Songs: Imagination is more important than knowledge
Paul Baribeau, “Eight Letters.”
Big Boi, “Lines (feat. A$AP Rocky and Phantogram),” “Thom Pettie (feat. Killer Mike and Little Dragon)”: I concede, this record’s joy and sex and weirdness did not stir me up quite like Sir Lucious, so what?
Chairlift, “I Belong in Your Arms.”
Clams Casino, from Instrumental Mixtape Vol. 2: I love all the beats he made for A$AP Rocky with Rocky’s (sorry) atrocious rapping removed.
Mac DeMarco, “Ode to Viceroy.”
Mark Eitzel, “I Love You but You’re Dead.”
Earth, “A Multiplicity of Doors“: Saw the release show for this record two weeks before Finn was born; Jupiter and Venus came out together every night, our camellia bloomed, and everything seemed to lean enormously toward life.
Fabulous Diamonds, “Lothario“: Spent a dollar on this song for its circling-the-sun-drain sort of vitality and endlessness.
Four Tet, “Pyramid“: That’s a Jennifer Lopez sample!
Nils Frahm, “Keep“: A dream: the only song off Felt you don’t need headphones and solitude for.
Fresh Espresso, “Hush.”
Guided by Voices, “Class Clown Spots a UFO,” “God Loves Us,” “Keep It in Motion,” “The Challenge Is Much More,” “Waving at Airplanes,” “Waking Up the Stars“: Didn’t hear their middle reunion record, didn’t think much of the first, enjoyed most of the last, happy with these as the gold-plated keepers.
Damien Jurado, “Museum of Flight“: Heard this one during layoff week.
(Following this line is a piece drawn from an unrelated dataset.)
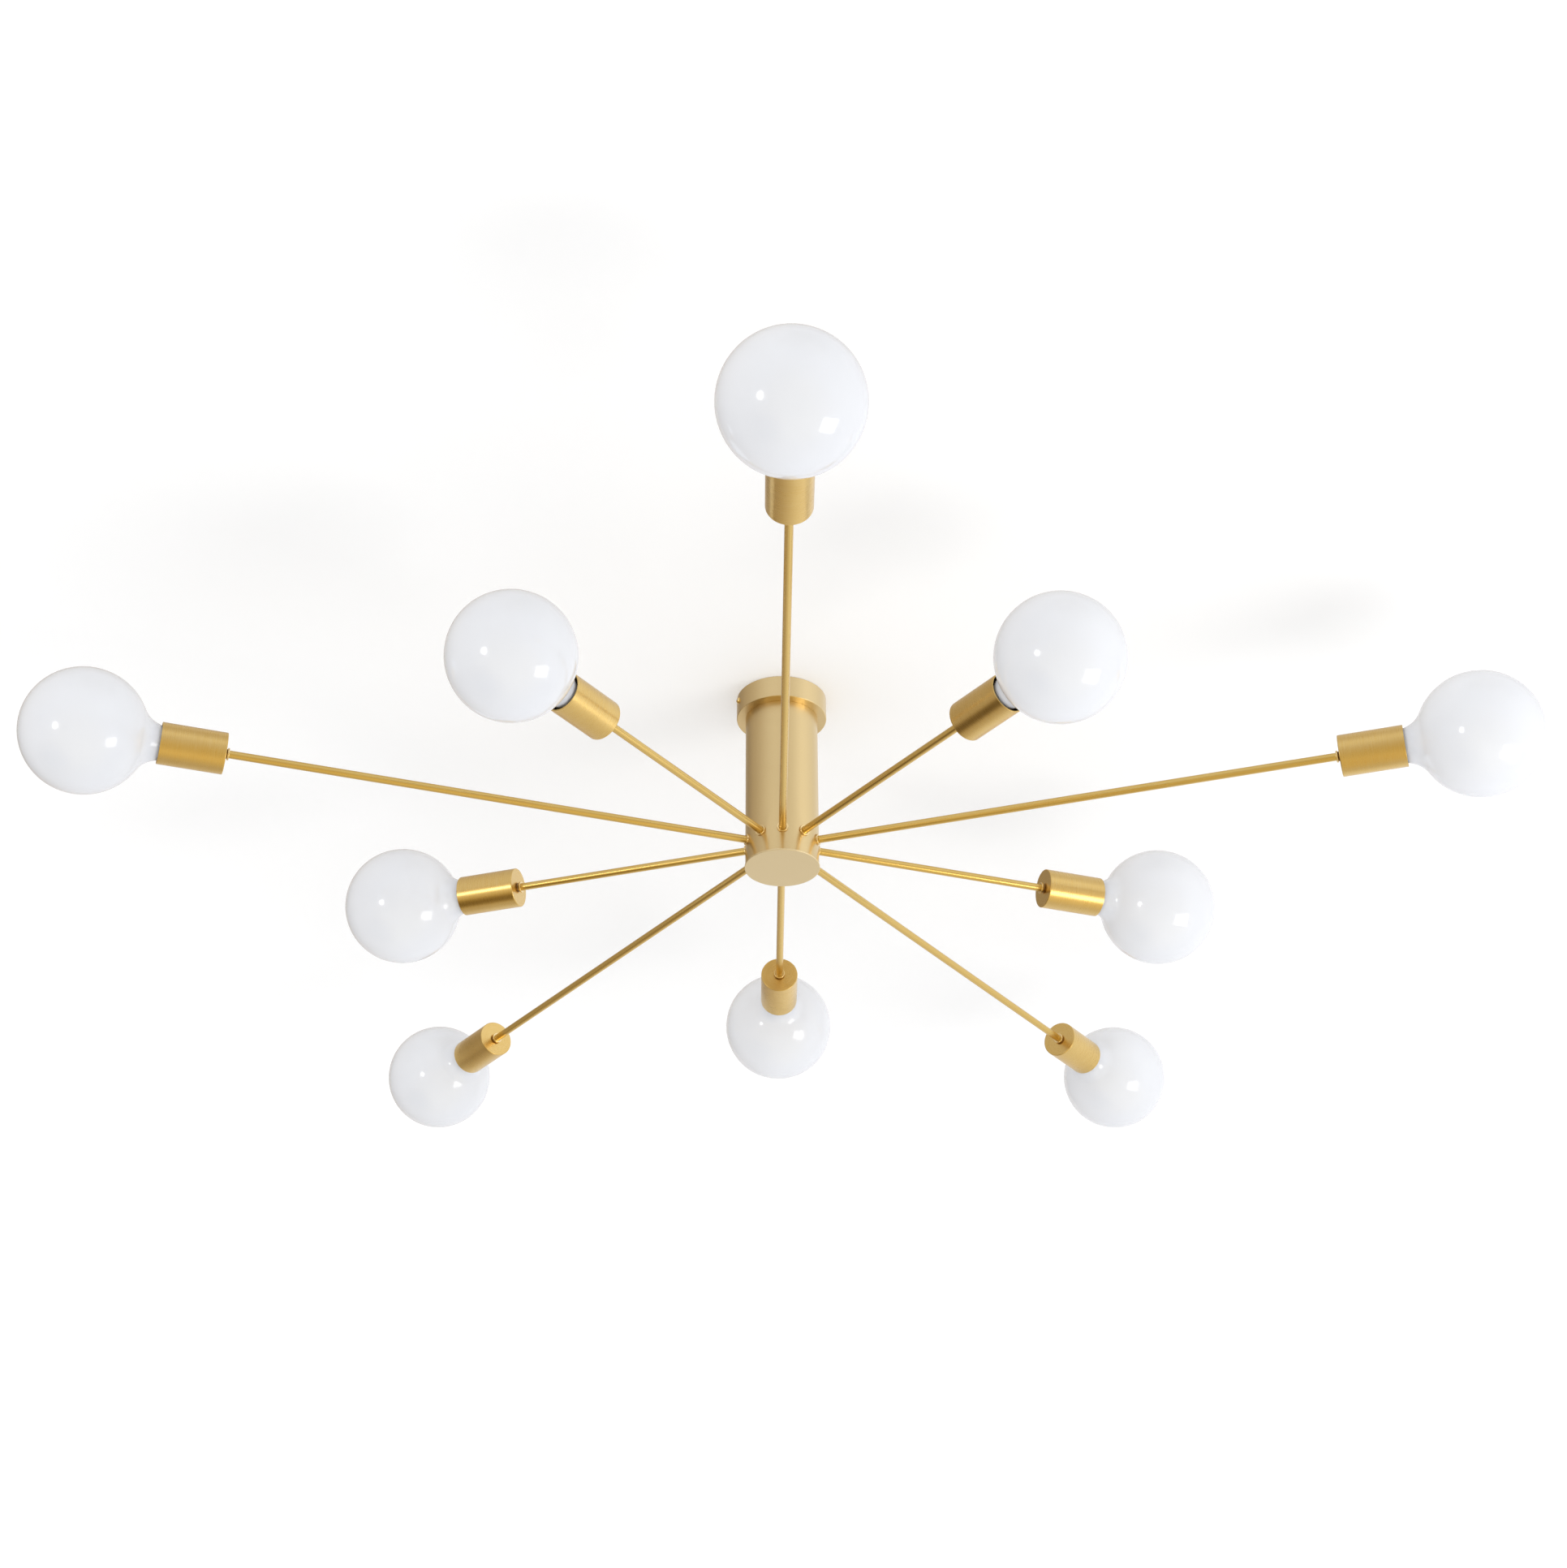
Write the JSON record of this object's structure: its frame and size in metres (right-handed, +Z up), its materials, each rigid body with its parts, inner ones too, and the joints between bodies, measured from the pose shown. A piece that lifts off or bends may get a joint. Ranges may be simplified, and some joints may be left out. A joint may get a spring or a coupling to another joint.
{
  "type": "sputnik ceiling light",
  "caption": "Flush ceiling light: a round canopy and short column carry a ring of straight brass arms, long and short in turn, each ending in a cup with an opal globe bulb.",
  "frame": {"origin": "centre of the ceiling plane, midway between the two slots of the ceiling bracket", "axes": "+Z up, away from the room; the light hangs along -Z; X along the ceiling bracket, through the canopy's side screws; the first long arm points 107 degrees clockwise from +X seen from above"},
  "size_m": [1.4296, 1.4891, 0.244],
  "materials": {
    "satin_brass": "satin, fine grain",
    "brushed_brass": "brushed round the cup, lacquered",
    "arm_brass": "satin, drawn along",
    "screw_brass": "polished",
    "shell_brass": "bright, rolled",
    "zinc_steel": "zinc plated",
    "neck_steel": "bronzed, threaded",
    "opal_glass": "opal white, glossy",
    "cap_metal": "bright, rolled",
    "holder_black": "moulded",
    "block_plastic": "moulded",
    "splice_insulation": "moulded",
    "lead_insulation": "extruded silicone"
  },
  "bodies": {
    "lamp": {"ceiling_bracket": "zinc_steel", "earth_screw": "zinc_steel", "terminal_block": "block_plastic", "canopy": "satin_brass", "canopy_side_screws": "screw_brass", "column_tube": "satin_brass", "column_top_plate": "zinc_steel", "bottom_cover": "satin_brass", "canopy_nipple": "zinc_steel", "nipple_nuts": "zinc_steel", "supply_lead": "lead_insulation", "splice_cover": "splice_insulation", "arm_leads": "lead_insulation", "arm_lock_nuts": "zinc_steel", "hub_collars": "arm_brass", "cup_collars": "arm_brass", "cup_nipples": "neck_steel", "lampholders": "holder_black", "lampholder_shells": "shell_brass", "lampholder_contacts": "shell_brass", "arm_1": "arm_brass", "cup_1": "brushed_brass", "arm_2": "arm_brass", "cup_2": "brushed_brass", "arm_3": "arm_brass", "cup_3": "brushed_brass", "arm_4": "arm_brass", "cup_4": "brushed_brass", "arm_5": "arm_brass", "cup_5": "brushed_brass", "arm_6": "arm_brass", "cup_6": "brushed_brass", "arm_7": "arm_brass", "cup_7": "brushed_brass", "arm_8": "arm_brass", "cup_8": "brushed_brass", "arm_9": "arm_brass", "cup_9": "brushed_brass", "arm_10": "arm_brass", "cup_10": "brushed_brass"},
    "bulb_1": {"globe_1": "opal_glass", "bulb_cap_1": "cap_metal"},
    "bulb_2": {"globe_2": "opal_glass", "bulb_cap_2": "cap_metal"},
    "bulb_3": {"globe_3": "opal_glass", "bulb_cap_3": "cap_metal"},
    "bulb_4": {"globe_4": "opal_glass", "bulb_cap_4": "cap_metal"},
    "bulb_5": {"globe_5": "opal_glass", "bulb_cap_5": "cap_metal"},
    "bulb_6": {"globe_6": "opal_glass", "bulb_cap_6": "cap_metal"},
    "bulb_7": {"globe_7": "opal_glass", "bulb_cap_7": "cap_metal"},
    "bulb_8": {"globe_8": "opal_glass", "bulb_cap_8": "cap_metal"},
    "bulb_9": {"globe_9": "opal_glass", "bulb_cap_9": "cap_metal"},
    "bulb_10": {"globe_10": "opal_glass", "bulb_cap_10": "cap_metal"}
  },
  "joints": [
    {"name": "bulb_1_draw", "type": "slide", "parent": "lamp", "child": "bulb_1", "axis": [-0.2924, -0.9563, 0], "range_m": [0, 0.048]},
    {"name": "bulb_2_draw", "type": "slide", "parent": "lamp", "child": "bulb_2", "axis": [0.3256, -0.9455, 0], "range_m": [0, 0.048]},
    {"name": "bulb_3_draw", "type": "slide", "parent": "lamp", "child": "bulb_3", "axis": [0.8192, -0.5736, 0], "range_m": [0, 0.048]},
    {"name": "bulb_4_draw", "type": "slide", "parent": "lamp", "child": "bulb_4", "axis": [0.9998, 0.0175, 0], "range_m": [0, 0.048]},
    {"name": "bulb_5_draw", "type": "slide", "parent": "lamp", "child": "bulb_5", "axis": [0.7986, 0.6018, 0], "range_m": [0, 0.048]},
    {"name": "bulb_6_draw", "type": "slide", "parent": "lamp", "child": "bulb_6", "axis": [0.2924, 0.9563, 0], "range_m": [0, 0.048]},
    {"name": "bulb_7_draw", "type": "slide", "parent": "lamp", "child": "bulb_7", "axis": [-0.3256, 0.9455, 0], "range_m": [0, 0.048]},
    {"name": "bulb_8_draw", "type": "slide", "parent": "lamp", "child": "bulb_8", "axis": [-0.8192, 0.5736, 0], "range_m": [0, 0.048]},
    {"name": "bulb_9_draw", "type": "slide", "parent": "lamp", "child": "bulb_9", "axis": [-0.9998, -0.0175, 0], "range_m": [0, 0.048]},
    {"name": "bulb_10_draw", "type": "slide", "parent": "lamp", "child": "bulb_10", "axis": [-0.7986, -0.6018, 0], "range_m": [0, 0.048]}
  ]
}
Instantly fell in love in my drafty cube.
Killer Mike, “Untitled (feat. Scar)”: Mike’s ‘big beast’ voice and El-P’s square-edged digital beats made this record too much for me to throw on, except for this one. Word to the ladies.
Lapalux, “Moments (ft. Py).”
Lone, “Lying in the Reeds.”
Lower Dens, “Propagation.” Swans and Jana Hunter probably get their organic produce at the same haunted-forest farmer’s market.
Mount Eerie, “House Shape” and “Pale Lights.” Flattened by the latter sitting on the dirty church floor at Unknown, two chords that seemed like they’d never stop, through an actual smoke machine and a storm sunset blood-purple and bubbling out the high windows! The center songs of their respective records.
of Montreal, “Dour Percentage“: The only keeper off a record I felt let down by, too much mannered ugliness in the music, not enough fun Batailley lamprey-unicorn sex…
Amanda Palmer & Grand Theft Orchestra, “Want It Back“: The stickiest one off of this exploding autoerotic cannibal of a record.
Jai Paul, “Jasmine“: This song feels like someone blowing incense smoke on you.
Shed, “Day After.”
Unnatural Helpers, “Hate Your Teachers.” My three favorite chords.
Usher, “Climax“: You know this one, right?
Your Heart Breaks, “Blood Brothers”: Up the wolf dykes!
With a shoutout to all the presumably great records I didn’t get a chance to listen to this year because I’m too busy or because my baby hated them or because everyone who uses the library got to them ahead of me or because I was too broke to buy them: Converge’s All We Love…, Sun Araw’s collaboration with the Congos, Bat For Lashes’ Haunted Man and Corin Tucker’s Kill My Blues. See you in 2013!